Ikrar Nusa Bhakti. (Foto: EdShareOn.com)
JAKARTA – Dalam salah satu episode podcast EdShareOn yang dipandu oleh Eddy Wijaya, Prof. Ikrar Nusa Bhakti membahas isu penting terkait politik Indonesia, terutama soal komposisi kabinet pemerintahan. Diskusi ini menyoroti peran penting menteri dalam membentuk arah kebijakan negara, serta tantangan yang dihadapi Indonesia dalam menjaga efisiensi dan stabilitas politik. Topik ini semakin relevan di tengah ramainya spekulasi mengenai komposisi kabinet yang mungkin diisi oleh berbagai kalangan, termasuk dari militer dan polisi.
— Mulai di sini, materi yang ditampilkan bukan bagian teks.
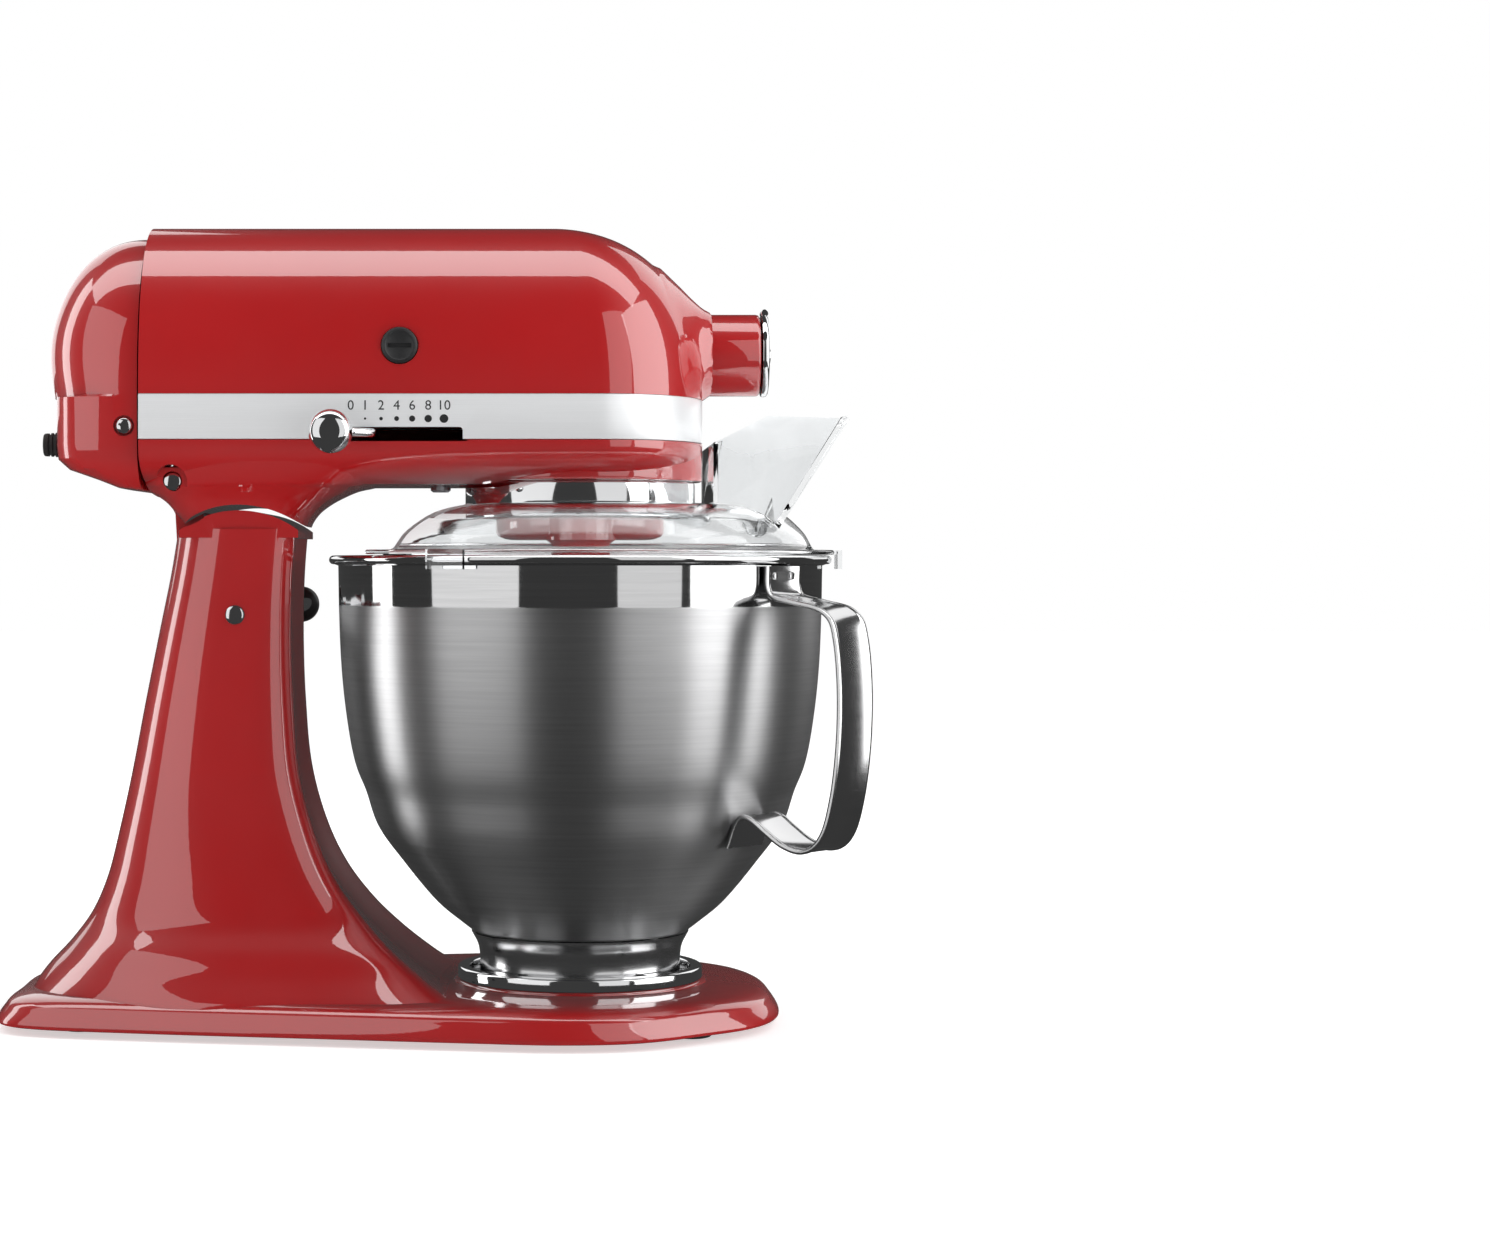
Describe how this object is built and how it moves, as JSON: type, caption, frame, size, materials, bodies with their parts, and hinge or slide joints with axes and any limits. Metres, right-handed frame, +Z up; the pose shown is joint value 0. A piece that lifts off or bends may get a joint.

Menurut Prof. Ikrar, banyaknya jumlah menteri di kabinet bukanlah ukuran keberhasilan. Ia menyebutkan contoh dari berbagai negara seperti Amerika Serikat dan Australia yang berhasil mengelola pemerintahan dengan jumlah menteri yang lebih sedikit. Bagi Indonesia, penambahan jumlah menteri bisa berdampak pada peningkatan pengeluaran negara. Sebagai contoh, anggaran negara yang dialokasikan untuk operasional menteri dan stafnya dapat membebani APBN. Ini menjadi peringatan agar Indonesia lebih efisien dalam mengelola kabinet demi kesejahteraan rakyat.
Eddy Wijaya dengan cerdas menanyakan apakah penambahan jumlah menteri ini sebenarnya bertujuan untuk ‘bagi-bagi kekuasaan’ antara partai politik. Pertanyaan ini menggiring diskusi pada sejarah politik Indonesia, di mana pada masa Demokrasi Terpimpin di era Soekarno, jumlah menteri pernah mencapai angka fantastis, yakni 132 orang. Fakta ini menggambarkan bahwa politik sering kali menjadi alat untuk memperkuat kekuasaan dan Prof. Ikrar mengingatkan bahwa kondisi serupa dapat terjadi lagi jika pemerintah tidak berhati-hati.
Tak hanya membahas kabinet, dalam episode EdShareOn ini juga dibahas mengenai perkembangan teknologi dan pentingnya sektor cyber. Eddy mengarahkan diskusi ke topik cyber army yang dikembangkan oleh TNI sebagai salah satu matra baru. Prof. Ikrar memberikan pandangan kritis tentang bagaimana Indonesia masih tertinggal dalam pengembangan teknologi, terutama dalam hal semikonduktor dan industri digital. Hal ini berpengaruh besar pada kesiapan Indonesia dalam menghadapi era digital, terutama di sektor pertahanan.
Diskusi ini semakin menarik ketika Eddy dan Prof. Ikrar membahas ketidakmampuan Indonesia untuk menarik investor besar seperti Elon Musk. Menurut Prof. Ikrar, masalah lingkungan menjadi faktor utama yang membuat Indonesia kalah saing dengan negara lain, seperti Vietnam. Kritik ini menggambarkan tantangan besar yang dihadapi Indonesia dalam memajukan industri teknologi dan menarik investasi global.